Ultimately, all the impressively animated movies that came out this summer will look outdated within a few years; and R.I.P.D. is just campy ahead of time.
As I've admitted, R.I.P.D. has a rather silly story, but I'd argue that its moral dilemmas are more gray and its subtext more intriguing than anything we saw this summer. What we learned from Man of Steel is that it's OK to watch on for years as people you could save are killed, and it's fine to sacrifice an entire city in a war that wouldn't have started had you not come to Earth in the first place; World War Z taught us that one man with great hair can save the world; and the only message After Earth sent is that Will Smith should stop trying to make his children celebrities.
Meanwhile, R.I.P.D. is all about sacrificing for others, dealing with the consequences of your sins, and coping with watching the one you love move on right in front of your helpless eyes. Nick tries to convince his wife that he is still around while appearing to her as an old Asian man, and though that sounds bizarre and lightens the moment, letting someone go is a difficult thing to do. As a viewer, you might even find yourself trying to concoct a speech that might win Nick his wife's heart once again.

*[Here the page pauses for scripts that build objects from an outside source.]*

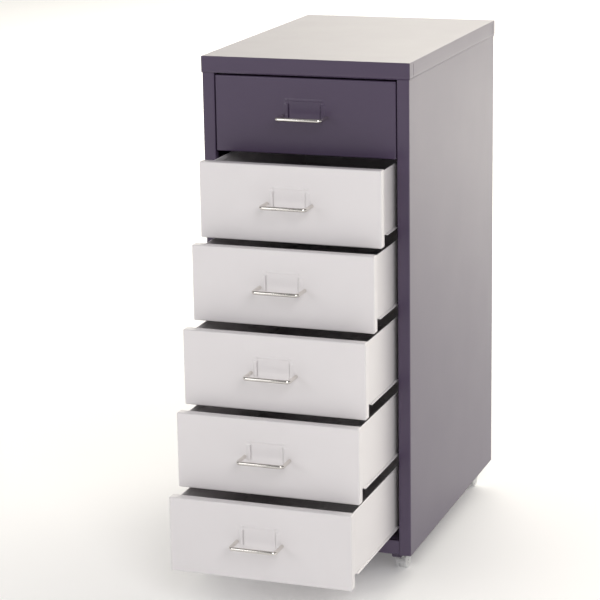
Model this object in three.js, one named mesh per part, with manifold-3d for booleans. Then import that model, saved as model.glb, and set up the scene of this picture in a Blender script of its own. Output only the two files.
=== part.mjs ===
// A narrow sheet-steel cabinet with six drawers on four twin-wheel castors.
// Millimetres, +Z up. The finished group stands with its lowest point at z = 0 and its origin under
// the middle of its overall box, with the drawers open in a staircase as they are at rest.
// Inside the cabinet group x = 0 is the middle, y = 0 is the front face and z = 0 is the floor.

import * as THREE from "three";
import { mergeVertices } from "three/addons/utils/BufferGeometryUtils.js";
import Module from "manifold-3d";

const wasm = await Module();
wasm.setup();

// ---------------------------------------------------------------- driving dimensions

const HEIGHT = 688; // floor to cap
const CAP_WIDTH = 280;
const CAP_DEPTH = 415.5;
const CAP_SKIRT = 21.4;
const SHEET = 0.8; // steel sheet thickness
const CAP_CLEARANCE = 0.3; // between the cap's skirt and the body
const GAP = 0.3; // between neighbouring pieces that touch on the real cabinet
const OVERCUT = 1; // how far a cut or a join runs past the faces it meets
const WELD_DISTANCE = 1e-4; // vertices nearer than this are one
const BODY_LIFT = 34.3; // floor to the body's bottom edge

const OPENING_WIDTH = 245.4; // between the side panels' front flanges
const RETURN_DEPTH = 10; // lip behind each front flange
const REAR_FLANGE = 12;
const TRAY_HEIGHT = 19.3; // bottom panel: skirt and floor
const TRAY_LIFT = 0.4; // bottom panel's skirt ends this far above the side panels
const TRAY_SETBACK = 1.1; // bottom panel's front skirt behind the front flanges

const DRAWERS = 6;
const DRAWER_PITCH = 101.5;
const TOP_DRAWER_TOP = 664;
const FRONT_WIDTH = 242.7;
const FRONT_HEIGHT = 99;
const FRONT_RETURN = 12; // depth of the front pan
const DRAWER_OPEN = [0, 62, 94, 131, 160, 193]; // how far each drawer stands out, from the top

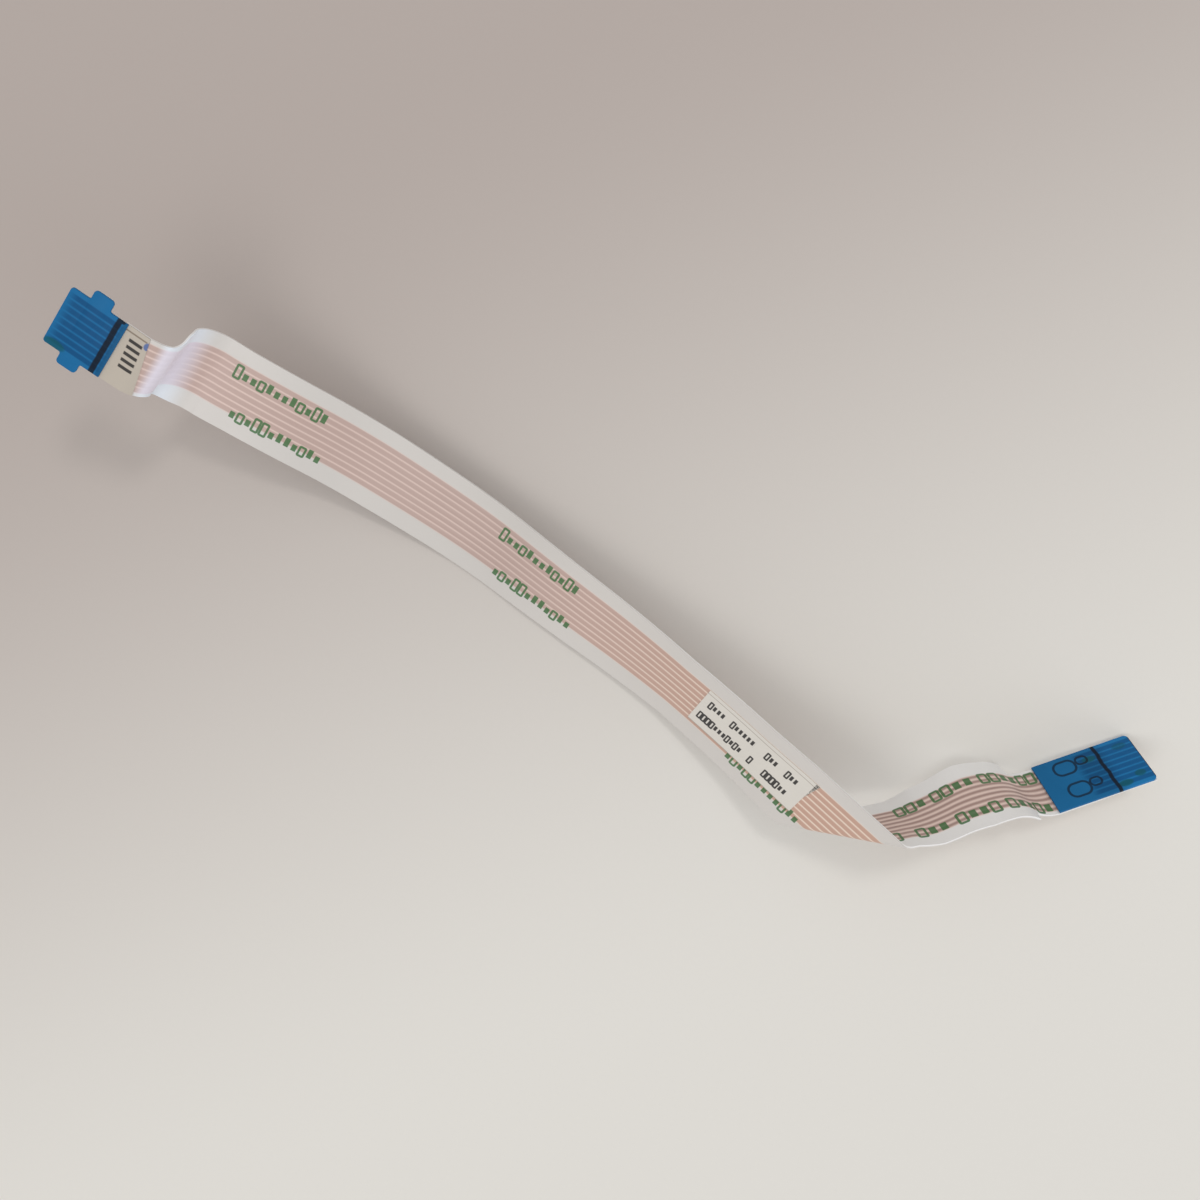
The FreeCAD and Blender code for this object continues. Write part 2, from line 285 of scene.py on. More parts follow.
class Route:
    """The middle of the laminate on the table, in millimetres, and how a flat cut is laid along it."""

    def __init__(self):
        size = sizes()
        self.slant = size.fold_slant
        self.fold_angle = size.fold_angle
        self.fold_radius = millimetres(size.fold_radius)
        self.near = millimetres(size.near_margin)
        self.far = millimetres(size.far_margin)
        self.tab = millimetres(size.tab_half_width)
        self.half = millimetres(size.film_thickness + size.conductor_thickness / 2)
        self.lean = 1.0 / math.tan(self.slant)
        self.stretches = []
        place, turn, reach = self.walk(LEFT_RUN, Vector(), Quaternion(), 0.0)
        self.fold_reach = reach
        lead = self.near * self.lean + millimetres(size.fold_clearance)
        tail = self.far * self.lean + millimetres(size.fold_clearance)
        self.stretches.append((reach, place, turn, (lead, 0.0, 0.0)))
        forward = turn @ Vector((1, 0, 0))
        sideways = turn @ Vector((0, 1, 0))
        self.fold_normal = turn @ Vector((0, 0, 1))
        self.fold_line = forward * math.cos(self.slant) + sideways * math.sin(self.slant)
        self.fold_beyond = forward * math.sin(self.slant) - sideways * math.cos(self.slant)
        self.fold_centre = place + forward * lead - self.fold_normal * self.fold_radius
        self.fold_start = reach + lead
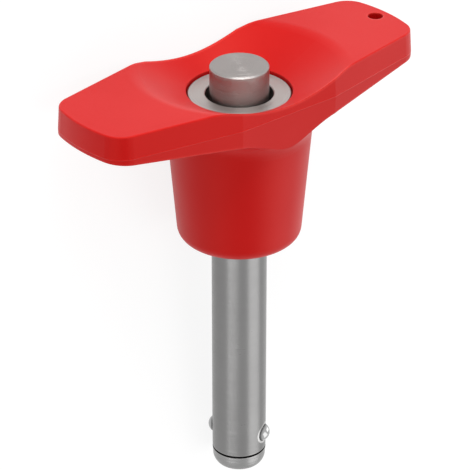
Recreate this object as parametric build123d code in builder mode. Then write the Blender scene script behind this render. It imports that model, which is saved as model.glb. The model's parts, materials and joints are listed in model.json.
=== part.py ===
from build123d import *
from math import asin, atan2, cos, hypot, radians, sin, tan
import os

os.makedirs("parts", exist_ok=True)

# Ball lock pin with a T-handle, in millimetres.  Heights are measured along the pin's axis from the
# handle's shoulder: positive towards the push button, negative towards the nose.  The pin is drawn
# lying on its side, as it rests on a table, with its axis near +Y and its wings along X.

# ---- Driving dimensions ------------------------------------------------------------------------
# shank
shank_dia = 10.0               # fits the user's hole
grip_length = 40.0             # from the shoulder to where the balls bear
sleeve_bore_dia = 6.1          # bore for the spindle
sleeve_seat_dia = 9.0          # turned down where the handle and the cup grip it
sleeve_entry = 0.15            # how far the full diameter sits in the handle's face
pilot_taper = 0.3              # degrees, of the sleeve's end beyond the grip
sleeve_above_shoulder = 12.0   # how far the sleeve runs up inside the handle
running_clearance = 0.05       # radial clearance of every running fit

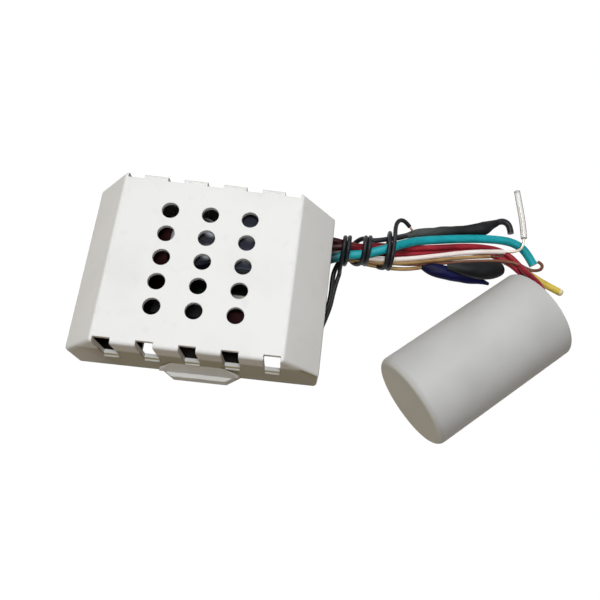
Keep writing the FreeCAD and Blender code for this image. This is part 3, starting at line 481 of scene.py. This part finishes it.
FINISHES = {
    # The shell's marks are painted shade on its inner floor and front wall
    "shell_white": moulded("shell_white", (238, 238, 236), (231, 231, 228), (paint(222, 222, 220), 0.3),
                           0.42, 0.12, 0.0004, 0.000012, shell_painted_shade),
    "board_green": board_green(),
    "screw_steel": metal("screw_steel", (188, 188, 190), (158, 158, 162), 0.25),
    "relay_case": relay_case(),
    "electrolytic_sleeve": electrolytic_sleeve(),
    "film_case": board_case("film_case", (34, 7, 9), (26, 5, 7), 0.6, 0.08, 0.0005, 0.00004),
    "chip_case": board_case("chip_case", (30, 30, 32), (22, 22, 24), 0.5, 0.15, 0.0001, 0.00003),
    "varistor_coat": board_case("varistor_coat", (36, 74, 132), (28, 62, 118), 0.3, 0.5, 0.0005, 0.00005),
    "fuse_glass": glass_tube(),
    "plated_metal": metal("plated_metal", (206, 202, 192), (176, 172, 162), 0.24),
    "resistor_coat": resistor_coat(),
    "capacitor_case": capacitor_case(),
    "potting_resin": potting_resin(),
    "winding_film": winding_film(),
    "teal_vinyl": vinyl("teal_vinyl", (34, 170, 180), (22, 144, 154)),
    # The red leads' painted shade reaches further from the box
    "red_vinyl": vinyl("red_vinyl", (160, 40, 52), (118, 22, 34), painted_shade_to=0.056),
    "black_vinyl": vinyl("black_vinyl", (24, 25, 31), (13, 14, 18), 0.4, 0.28),
    "white_vinyl": vinyl("white_vinyl", (255, 247, 243), (244, 230, 222)),
    "yellow_vinyl": vinyl("yellow_vinyl", (232, 210, 96), (208, 182, 72)),
    "tan_vinyl": vinyl("tan_vinyl", (178, 146, 98), (138, 106, 68)),
    "brown_vinyl": vinyl("brown_vinyl", (134, 88, 68), (94, 56, 42)),
    "tinned_copper": metal("tinned_copper", (232, 220, 206), (206, 186, 166), 0.22, ALONG_WIRE),
    "clear_vinyl": clear_vinyl(),
    "black_sleeve": shrunk("black_sleeve", (28, 29, 31), (17, 17, 19), (78, 82, 81)),
    "blue_sleeve": shrunk("blue_sleeve", (14, 16, 66), (7, 8, 36)),
}

# Finishes of lead ends, used instead of their slot's own
AGED = metal("aged_strand", (120, 112, 100), (84, 76, 66), 0.4, ALONG_WIRE)
COPPER = metal("copper_strand", (206, 166, 148), (150, 108, 92), 0.2, ALONG_WIRE)
CREAM = vinyl("cream_end", (240, 230, 188), (226, 212, 150))


def dress(piece, slot, material=None):
    """Gives a piece its slot, with the slot's own finish or another."""
    piece.data.materials.clear()
    piece.data.materials.append(material or FINISHES[slot])


# Leads: each is one smooth line shaped by its route, from inside the box to its end

TEAL_ROUTE = [
    (0.02883, 0.01079, 0.00743), (0.036, 0.014, 0.0066), (0.0415, 0.0164, 0.007), (0.045, 0.0167, 0.0071),
    (0.0487, 0.0174, 0.0078), (0.0553, 0.02, 0.0085), (0.0593, 0.0222, 0.0074), (0.064, 0.0248, 0.0056),
    (0.073, 0.0275, 0.0036), (0.082, 0.0294, 0.0027), (0.09, 0.0306, 0.002), (0.096, 0.0308, 0.0018),
    (0.1, 0.0297, 0.0018), (0.103, 0.0273, 0.0017), (0.1054, 0.0231, 0.0015),
]
REAR_RED_ROUTE = [
    (0.02857, 0.01985, 0.0086), (0.0356, 0.0205, 0.0083), (0.041, 0.02, 0.0074), (0.046, 0.0203, 0.0053),
    (0.0515, 0.0218, 0.0052), (0.057, 0.0219, 0.0049), (0.0642, 0.0227, 0.0042), (0.073, 0.0245, 0.0038),
    (0.082, 0.0262, 0.0036), (0.088, 0.0267, 0.0032), (0.0932, 0.0264, 0.003), (0.097, 0.024, 0.0036),
    (0.0992, 0.0212, 0.0044), (0.1004, 0.0179, 0.0072), (0.1019, 0.0149, 0.0099),
    (0.1032, 0.0115, 0.0126), (0.10374, 0.00818, 0.0144), (0.10303, 0.00498, 0.0158),
    (0.10098, 0.00275, 0.016), (0.09875, 0.00089, 0.016),
]
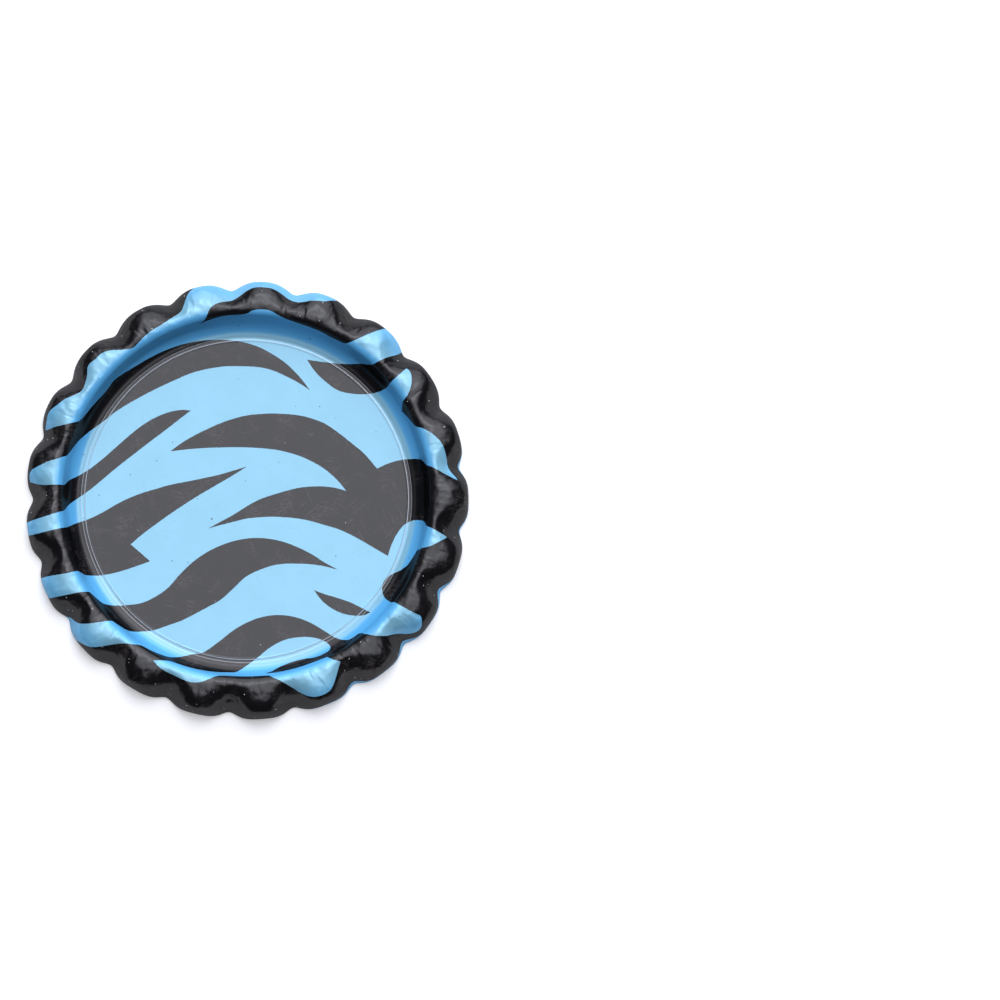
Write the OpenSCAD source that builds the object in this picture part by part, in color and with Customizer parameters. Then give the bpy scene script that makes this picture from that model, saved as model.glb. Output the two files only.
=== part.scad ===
// Flattened bottle cap, stamped from one sheet of printed tinplate.
// It lies inside up: a round floor, a steep wall round it, and a fluted rim
// that rolls outwards and down, until its raw edge is level with the floor.
// Millimetres, +Z up. The origin is the centre of the floor's underside.

/* [Sheet] */
// Thickness of the tinplate
sheet_t = 0.24; // [0.2:0.01:0.3]

/* [Floor] */
// Diameter of the floor, out to where the wall starts
floor_d = 25.4; // [20:0.1:32]
// Width of the coined ring that runs round the floor's edge
ring_w = 0.34; // [0.2:0.02:0.6]
// Depth of the coined ring in each face
ring_depth = 0.03; // [0.01:0.005:0.04]

/* [Wall] */
// Height of the rim above the floor, between the middles of the sheet
rim_rise = 2.15; // [1.8:0.05:3]
// Bend radius between floor and wall, at the middle of the sheet
shoulder_r = 1.17; // [0.8:0.01:1.3]
// Bend radius between wall and rim, at the middle of the sheet
lip_r = 0.3; // [0.2:0.01:0.4]
// Slope of the wall, in degrees from the floor
wall_slope = 75; // [65:1:80]

/* [Flutes] */
// Number of flutes round the rim
flute_count = 21; // [12:1:30]
// Width of the level ledge beside the lip, where no flute has started yet
ledge = 0.2; // [0.1:0.02:0.4]
// Width of the rim at a crest, from the lip to the raw edge
crest_reach = 2.44; // [2:0.02:3.2]
// Width of the rim in a valley, from the lip to the raw edge
valley_reach = 1.92; // [1.4:0.02:2.4]
// How flat a crest's top is, where 2 is an ellipse
crest_top = 2.2; // [1.8:0.1:4]
// How upright a crest's skirt is, where 2 is an ellipse
crest_skirt = 5; // [3:0.5:9]
// How far a valley bulges where it leaves the ledge, where 1 is a straight slope
valley_top = 1.1; // [1:0.05:2]
// How far a valley bulges near the raw edge, where 1 is a straight slope
valley_skirt = 1.35; // [1:0.05:2]
// How broad the crests are on top, where 1 is as broad as the valleys
top_breadth = 1.35; // [1:0.05:2]
// How broad the crests are at the raw edge
edge_breadth = 2.1; // [1:0.05:2.5]

/* [Flattening] */
// How far the flattened rim sits off the floor's centre
off_centre = 0.1; // [0:0.01:0.3]
// The way in which it is off centre, in degrees from +X
off_centre_turn = -50; // [-180:1:180]

/* [Hidden] */

// Facets round the pan, and degrees between points along its bends
$fn = 180;
bend_step = 15;

half_t = sheet_t / 2;
floor_r = floor_d / 2;

// Width of each sloping side of the coined ring
ring_side = 0.06;

// The two bends' centres in the section, and how far the wall runs between them
shoulder_z = half_t + shoulder_r;
wall_rise = rim_rise - (shoulder_r + lip_r) * (1 - cos(wall_slope));
wall_run = wall_rise / tan(wall_slope);
lip_x = floor_r + (shoulder_r + lip_r) * sin(wall_slope) + wall_run;
lip_z = half_t + rim_rise - lip_r;

// The fluted rim starts inside the lip's bend and leaves its end in slightly thinner sheet
root_turn = 12;
root_half_t = half_t - 0.02;

// The pan is turned a little, so that its facets and the rim's don't share an edge
pan_turn = 3.7;

// Places from the ledge's end (0) to the raw edge (90), as angles about the lip
first_angle = 0;
last_angle = 90;
section_angles = [first_angle, 12, 24, 36, 47, 57, 66, 75, 84, last_angle];
// From this one on the crests broaden towards the raw edge
broaden_from = 45;

// Places from a crest (0) to the middle of a valley (1), as shares of half a flute
flute_shares = [0, 0.22, 0.42, 0.62, 0.81, 1];
flute_pitch = 360 / flute_count;

// Step, in degrees, for the slopes of the sheet at a point
slope_step = 0.4;

function mix(a, b, t) = a + (b - a) * t;
function ease(t) = let (c = min(1, max(0, t))) c * c * (3 - 2 * c);
function reversed(list) = [for (i = [len(list) - 1 : -1 : 0]) list[i]];

// Section of the pan, which is the floor, the wall and the lip
function shoulder_arc(r) = [
    for (a = [0 : bend_step : wall_slope]) [floor_r + r * sin(a), shoulder_z - r * cos(a)]
];
function lip_arc(r) = [
    for (a = [wall_slope : -bend_step : 0]) [lip_x - r * sin(a), lip_z + r * cos(a)]
];

// The coined ring is a shallow channel in one face; side is 1 on top and -1 underneath
function coined_ring(z, side) = [
    [floor_r - ring_w, z],
    [floor_r - ring_w + ring_side, z - side * ring_depth],
    [floor_r - ring_side, z - side * ring_depth]
];
function pan_face(z, side) = concat(
    [[0, z]],
    coined_ring(z, side),
    shoulder_arc(shoulder_r - side * half_t),
    lip_arc(lip_r + side * half_t)
);

// How much of a crest there is at a share of half a flute: 1 on a crest, 0 in a valley
function crestness(share, breadth) = 0.5 + 0.5 * cos(180 * pow(share, breadth));
function share_at(turn) = let (
    part = turn / flute_pitch - floor(turn / flute_pitch)
) 2 * min(part, 1 - part);

// The rim's width at a turn round the cap and an angle about the lip
function reach(turn, angle) = let (
    share = share_at(turn),
    lower = ease((angle - broaden_from) / (last_angle - broaden_from)),
    crest = mix(crestness(share, top_breadth), crestness(share, edge_breadth), lower)
) off_centre * cos(turn - off_centre_turn) + mix(valley_reach, crest_reach, crest);

// The rim's section is a quarter of a superellipse, from the ledge to the floor's level
function rim_point(turn, angle) = let (
    crest = crestness(share_at(turn), top_breadth),
    out = 2 * mix(1 / valley_top, 1 / crest_top, crest),
    down = 2 * mix(1 / valley_skirt, 1 / crest_skirt, crest),
    r = lip_x + ledge + (reach(turn, angle) - ledge) * pow(sin(angle), out)
) [r * cos(turn), r * sin(turn), half_t + rim_rise * pow(cos(angle), down)];

// The sheet's upward normal, from its slopes along the section and round the rim
function rim_normal(turn, angle) = let (
    upper = rim_point(turn, max(0, angle - slope_step)),
    lower = rim_point(turn, min(last_angle, angle + slope_step)),
    before = rim_point(turn - slope_step, angle),
    after = rim_point(turn + slope_step, angle),
    n = cross(lower - upper, after - before)
) n / norm(n);

function root_point(turn, half) = let (
    r = lip_x - (lip_r + half) * sin(root_turn)
) [r * cos(turn), r * sin(turn), lip_z + (lip_r + half) * cos(root_turn)];

// All the turns of the rim's points, crest to valley and up to the next crest
rising_shares = [for (i = [len(flute_shares) - 1 : -1 : 1]) 2 - flute_shares[i]];
one_flute = concat([for (i = [0 : len(flute_shares) - 2]) flute_shares[i]], rising_shares);
turns = [for (i = [0 : flute_count - 1], share = one_flute) (i + share / 2) * flute_pitch];

// The rings of points of one face; side is 1 on top and -1 underneath
function rim_face(side) = concat(
    [[for (turn = turns) root_point(turn, side * root_half_t)]],
    [
        for (angle = section_angles) let (half = angle == first_angle ? root_half_t : half_t) [
            for (turn = turns) rim_point(turn, angle) + side * half * rim_normal(turn, angle)
        ]
    ]
);

module pan() {
    rotate([0, 0, pan_turn])
        rotate_extrude() polygon(concat(pan_face(sheet_t, 1), reversed(pan_face(0, -1))));
}

// Rings of the top face and then, back again, of the bottom face, closed into a tube
module fluted_rim() {
    rings = concat(rim_face(1), reversed(rim_face(-1)));
    n = len(turns);
    m = len(rings);
    faces = [
        for (j = [0 : m - 1], i = [0 : n - 1]) let (
            next_ring = ((j + 1) % m) * n,
            ring = j * n,
            next = (i + 1) % n
        ) each [
            [ring + i, ring + next, next_ring + next],
            [ring + i, next_ring + next, next_ring + i]
        ]
    ];
    polyhedron(points = [for (ring = rings, p = ring) p], faces = faces, convexity = 6);
}

module cap() {
    color([0.6, 0.83, 0.96]) union() {
        pan();
        fluted_rim();
    }
}

cap();
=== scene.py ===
"""A flattened bottle cap that lies inside up: one sheet of tinplate with a striped print.

The cap's floor is round and level, a steep wall goes up round it, and a fluted rim rolls
outwards and down until its raw edge is level with the floor. Lengths in the classes are
millimetres, and the finished mesh is in metres.
"""

import logging
import math
from dataclasses import dataclass
from enum import Enum
from typing import Optional, Sequence, Union

import bpy
import numpy as np
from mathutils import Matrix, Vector


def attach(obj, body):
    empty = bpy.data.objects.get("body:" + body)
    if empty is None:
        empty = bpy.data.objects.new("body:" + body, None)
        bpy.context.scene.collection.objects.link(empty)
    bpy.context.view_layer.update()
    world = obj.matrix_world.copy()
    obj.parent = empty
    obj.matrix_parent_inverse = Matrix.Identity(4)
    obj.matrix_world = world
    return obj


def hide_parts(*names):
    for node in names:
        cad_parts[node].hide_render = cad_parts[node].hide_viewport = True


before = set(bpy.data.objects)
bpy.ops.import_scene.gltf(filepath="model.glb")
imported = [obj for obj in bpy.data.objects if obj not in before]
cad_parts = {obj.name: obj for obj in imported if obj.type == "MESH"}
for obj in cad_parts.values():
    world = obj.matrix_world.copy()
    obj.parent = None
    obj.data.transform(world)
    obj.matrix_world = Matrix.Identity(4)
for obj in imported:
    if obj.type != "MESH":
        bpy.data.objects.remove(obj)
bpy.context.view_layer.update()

log = logging.getLogger("cap")

MM = 0.001
# Length of the sheet from the centre to the raw edge, in millimetres
HEM_RUN = 19.322
Point = tuple[float, float]
Run = Sequence[Point]


# The form of the cap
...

I'm not arguing that R.I.P.D. is a great movie, because of course, as a summer flick, it's flawed in many places. But it's also an oasis of fun in the desert of self-seriousness that blockbusters have become, irreverent and distinct where others are hallowed and repetitive. Also, though I'm not endorsing drugs, substances would only enhance this trip. And there are enough insane gimmicks to provide fodder for plenty of audience games. You can watch R.I.P.D. with friends and booze and have a good time, which, really, is all you really want in a movie sometimes, right?